**JOB**
Return, word for word, the lines from the line holding "GROOVE_Z, GROOVE_WIDTH, GROOVE_DEPTH" through the line holding "obj.matrix_world = Matrix.Identity(4)". Include both end lines and no others.

**DATASET EXTRACT**
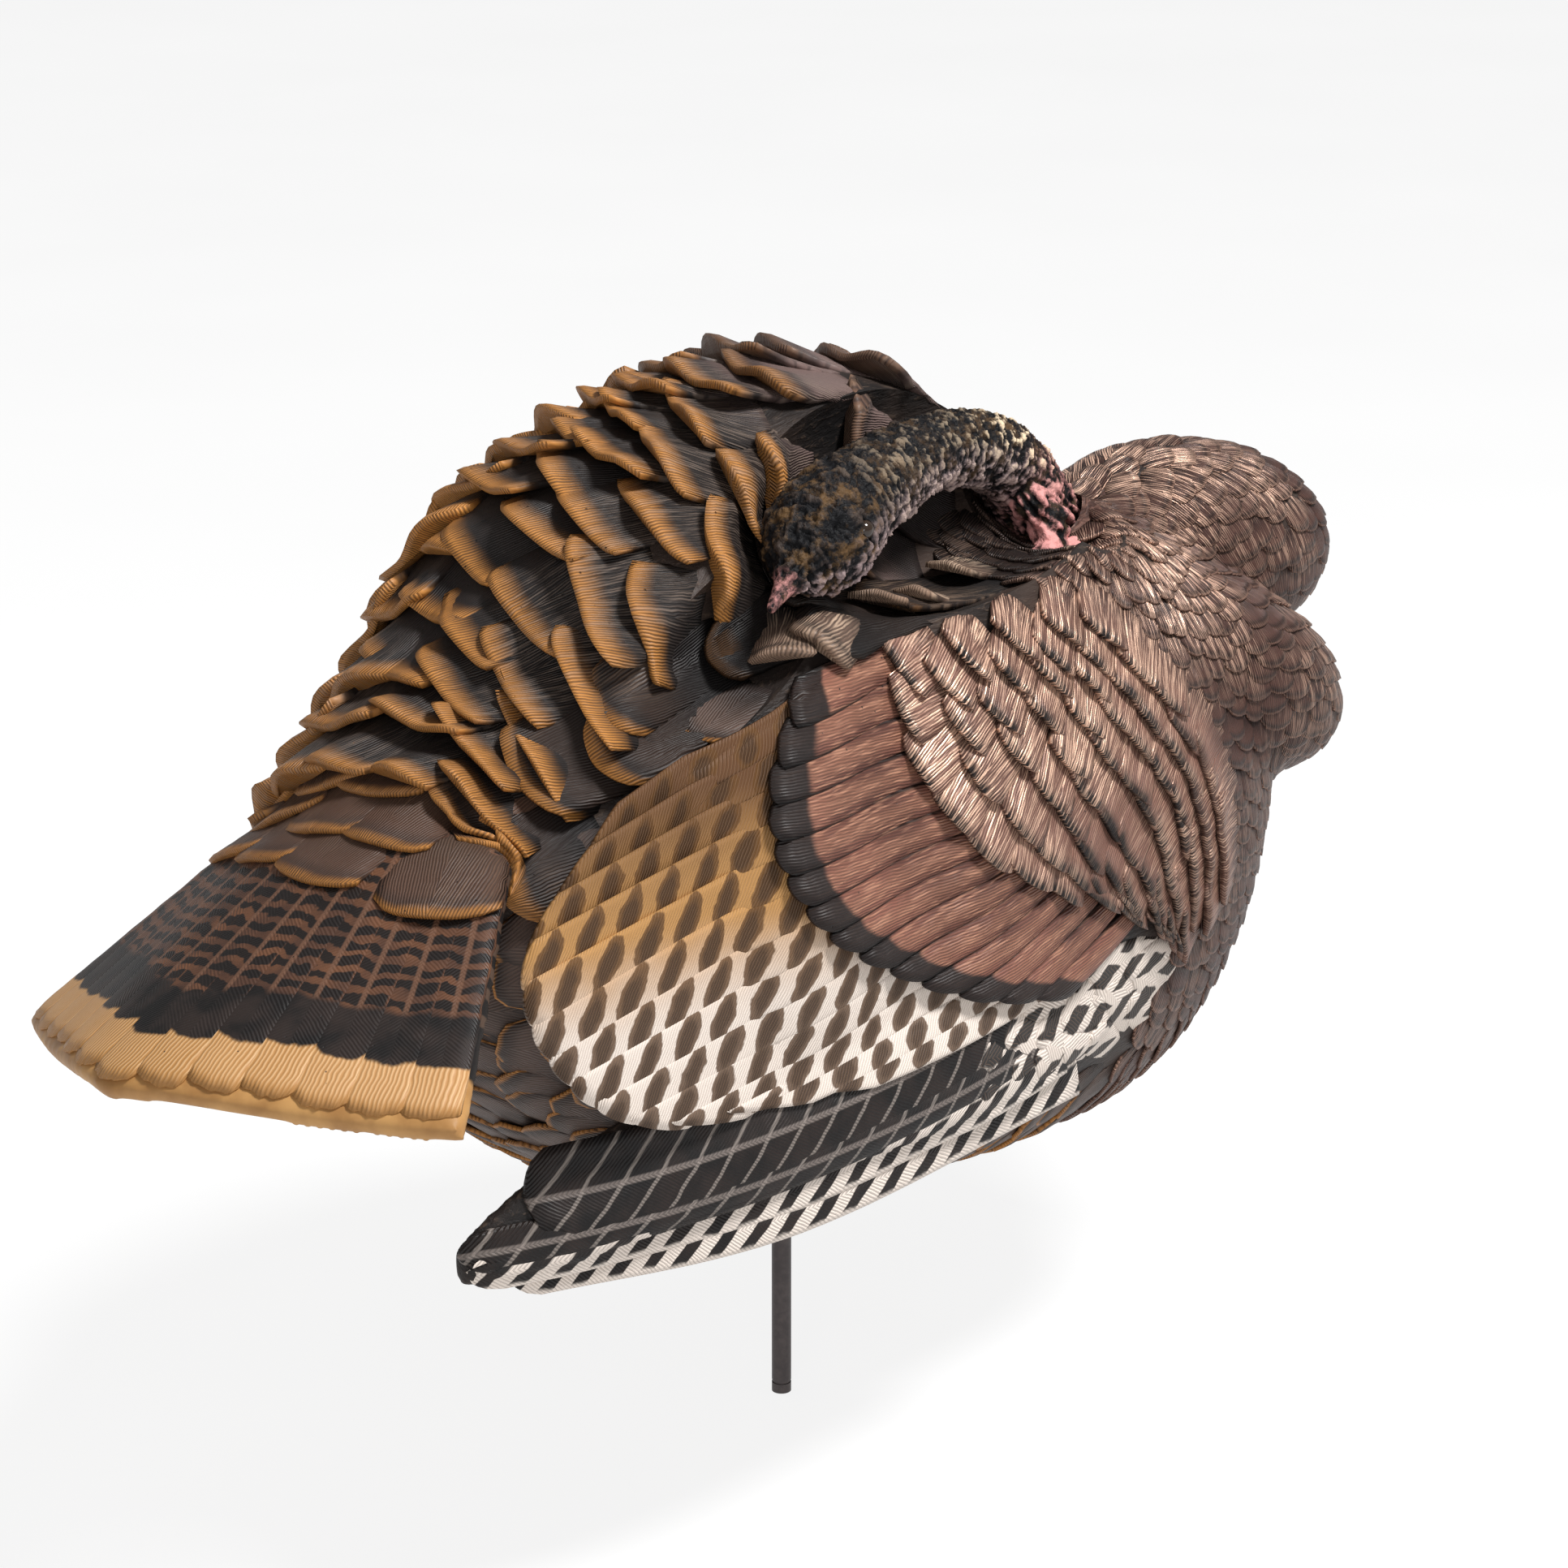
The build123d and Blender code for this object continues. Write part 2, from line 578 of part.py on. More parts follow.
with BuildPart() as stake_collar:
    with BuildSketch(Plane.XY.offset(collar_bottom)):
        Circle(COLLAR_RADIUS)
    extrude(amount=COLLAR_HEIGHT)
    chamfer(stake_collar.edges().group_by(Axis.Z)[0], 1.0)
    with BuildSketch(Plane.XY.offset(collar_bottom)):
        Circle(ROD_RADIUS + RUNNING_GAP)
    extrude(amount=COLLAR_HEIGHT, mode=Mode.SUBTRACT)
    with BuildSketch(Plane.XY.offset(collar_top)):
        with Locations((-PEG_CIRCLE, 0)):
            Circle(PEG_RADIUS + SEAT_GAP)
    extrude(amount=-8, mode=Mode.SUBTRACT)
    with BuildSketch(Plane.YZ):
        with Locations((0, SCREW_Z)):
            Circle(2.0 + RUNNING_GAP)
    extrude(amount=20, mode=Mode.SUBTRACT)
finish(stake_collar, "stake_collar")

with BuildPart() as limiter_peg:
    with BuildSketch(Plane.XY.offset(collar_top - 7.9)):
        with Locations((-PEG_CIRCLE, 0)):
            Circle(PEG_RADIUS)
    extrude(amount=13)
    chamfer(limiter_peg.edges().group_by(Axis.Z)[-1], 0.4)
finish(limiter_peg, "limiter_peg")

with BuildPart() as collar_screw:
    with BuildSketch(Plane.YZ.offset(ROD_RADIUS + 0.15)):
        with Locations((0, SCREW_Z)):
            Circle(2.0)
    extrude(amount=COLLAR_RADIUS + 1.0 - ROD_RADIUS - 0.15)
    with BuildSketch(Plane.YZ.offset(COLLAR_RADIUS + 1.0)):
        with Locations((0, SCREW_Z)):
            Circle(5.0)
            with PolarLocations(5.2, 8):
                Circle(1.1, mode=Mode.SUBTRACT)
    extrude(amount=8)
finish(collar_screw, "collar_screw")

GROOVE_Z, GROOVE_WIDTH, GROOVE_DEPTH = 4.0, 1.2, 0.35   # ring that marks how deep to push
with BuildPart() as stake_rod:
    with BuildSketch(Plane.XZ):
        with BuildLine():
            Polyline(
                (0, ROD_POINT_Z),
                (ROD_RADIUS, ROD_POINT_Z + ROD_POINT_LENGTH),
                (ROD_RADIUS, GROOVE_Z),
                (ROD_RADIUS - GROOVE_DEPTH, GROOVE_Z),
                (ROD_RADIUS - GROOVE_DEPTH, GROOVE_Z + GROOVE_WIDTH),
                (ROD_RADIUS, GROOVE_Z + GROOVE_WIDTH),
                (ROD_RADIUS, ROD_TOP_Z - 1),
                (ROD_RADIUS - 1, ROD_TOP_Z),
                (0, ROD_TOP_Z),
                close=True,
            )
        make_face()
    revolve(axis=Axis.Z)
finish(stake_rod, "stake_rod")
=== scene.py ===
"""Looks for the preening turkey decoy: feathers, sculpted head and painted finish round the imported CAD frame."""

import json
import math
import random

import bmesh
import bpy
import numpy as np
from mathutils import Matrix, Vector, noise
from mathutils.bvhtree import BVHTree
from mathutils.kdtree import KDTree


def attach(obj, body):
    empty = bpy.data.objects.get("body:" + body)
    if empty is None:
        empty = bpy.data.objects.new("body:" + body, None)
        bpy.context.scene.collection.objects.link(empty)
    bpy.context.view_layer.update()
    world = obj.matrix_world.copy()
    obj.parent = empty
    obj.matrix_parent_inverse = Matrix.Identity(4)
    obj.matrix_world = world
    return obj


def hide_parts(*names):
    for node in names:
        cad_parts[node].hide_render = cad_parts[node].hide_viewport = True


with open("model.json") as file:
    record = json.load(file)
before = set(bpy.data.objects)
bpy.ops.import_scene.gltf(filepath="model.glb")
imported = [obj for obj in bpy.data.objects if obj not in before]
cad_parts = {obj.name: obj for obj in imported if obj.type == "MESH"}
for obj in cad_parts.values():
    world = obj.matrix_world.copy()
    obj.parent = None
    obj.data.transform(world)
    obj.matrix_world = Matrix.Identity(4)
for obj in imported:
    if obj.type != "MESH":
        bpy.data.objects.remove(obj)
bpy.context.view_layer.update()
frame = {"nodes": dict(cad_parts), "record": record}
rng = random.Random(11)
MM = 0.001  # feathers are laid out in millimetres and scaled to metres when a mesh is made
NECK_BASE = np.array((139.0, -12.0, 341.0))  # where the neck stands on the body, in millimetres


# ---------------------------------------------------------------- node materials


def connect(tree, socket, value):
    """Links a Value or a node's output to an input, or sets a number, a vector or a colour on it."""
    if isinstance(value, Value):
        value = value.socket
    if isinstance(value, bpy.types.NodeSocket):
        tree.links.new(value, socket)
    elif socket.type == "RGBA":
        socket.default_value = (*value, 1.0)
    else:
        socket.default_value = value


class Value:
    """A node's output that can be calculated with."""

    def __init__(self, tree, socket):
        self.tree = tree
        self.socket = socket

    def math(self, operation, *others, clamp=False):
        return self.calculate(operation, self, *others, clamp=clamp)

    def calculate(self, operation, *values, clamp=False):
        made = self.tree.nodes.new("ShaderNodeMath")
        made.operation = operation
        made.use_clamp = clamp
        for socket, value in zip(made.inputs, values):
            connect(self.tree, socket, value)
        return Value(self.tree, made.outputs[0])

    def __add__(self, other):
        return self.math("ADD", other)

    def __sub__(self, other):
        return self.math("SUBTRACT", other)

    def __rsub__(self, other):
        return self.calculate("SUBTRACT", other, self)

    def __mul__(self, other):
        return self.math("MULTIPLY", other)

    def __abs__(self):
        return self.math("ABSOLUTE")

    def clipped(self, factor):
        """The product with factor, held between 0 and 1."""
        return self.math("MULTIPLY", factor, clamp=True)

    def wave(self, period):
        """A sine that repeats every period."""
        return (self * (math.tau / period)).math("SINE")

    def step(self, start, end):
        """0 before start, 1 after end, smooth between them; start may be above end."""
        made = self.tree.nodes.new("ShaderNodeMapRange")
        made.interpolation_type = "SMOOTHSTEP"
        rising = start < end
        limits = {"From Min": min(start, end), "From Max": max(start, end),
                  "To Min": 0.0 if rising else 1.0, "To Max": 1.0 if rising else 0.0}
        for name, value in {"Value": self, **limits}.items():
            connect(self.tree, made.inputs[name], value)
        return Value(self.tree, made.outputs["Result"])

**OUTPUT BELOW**
GROOVE_Z, GROOVE_WIDTH, GROOVE_DEPTH = 4.0, 1.2, 0.35   # ring that marks how deep to push
with BuildPart() as stake_rod:
    with BuildSketch(Plane.XZ):
        with BuildLine():
            Polyline(
                (0, ROD_POINT_Z),
                (ROD_RADIUS, ROD_POINT_Z + ROD_POINT_LENGTH),
                (ROD_RADIUS, GROOVE_Z),
                (ROD_RADIUS - GROOVE_DEPTH, GROOVE_Z),
                (ROD_RADIUS - GROOVE_DEPTH, GROOVE_Z + GROOVE_WIDTH),
                (ROD_RADIUS, GROOVE_Z + GROOVE_WIDTH),
                (ROD_RADIUS, ROD_TOP_Z - 1),
                (ROD_RADIUS - 1, ROD_TOP_Z),
                (0, ROD_TOP_Z),
                close=True,
            )
        make_face()
    revolve(axis=Axis.Z)
finish(stake_rod, "stake_rod")
=== scene.py ===
"""Looks for the preening turkey decoy: feathers, sculpted head and painted finish round the imported CAD frame."""

import json
import math
import random

import bmesh
import bpy
import numpy as np
from mathutils import Matrix, Vector, noise
from mathutils.bvhtree import BVHTree
from mathutils.kdtree import KDTree


def attach(obj, body):
    empty = bpy.data.objects.get("body:" + body)
    if empty is None:
        empty = bpy.data.objects.new("body:" + body, None)
        bpy.context.scene.collection.objects.link(empty)
    bpy.context.view_layer.update()
    world = obj.matrix_world.copy()
    obj.parent = empty
    obj.matrix_parent_inverse = Matrix.Identity(4)
    obj.matrix_world = world
    return obj


def hide_parts(*names):
    for node in names:
        cad_parts[node].hide_render = cad_parts[node].hide_viewport = True


with open("model.json") as file:
    record = json.load(file)
before = set(bpy.data.objects)
bpy.ops.import_scene.gltf(filepath="model.glb")
imported = [obj for obj in bpy.data.objects if obj not in before]
cad_parts = {obj.name: obj for obj in imported if obj.type == "MESH"}
for obj in cad_parts.values():
    world = obj.matrix_world.copy()
    obj.parent = None
    obj.data.transform(world)
    obj.matrix_world = Matrix.Identity(4)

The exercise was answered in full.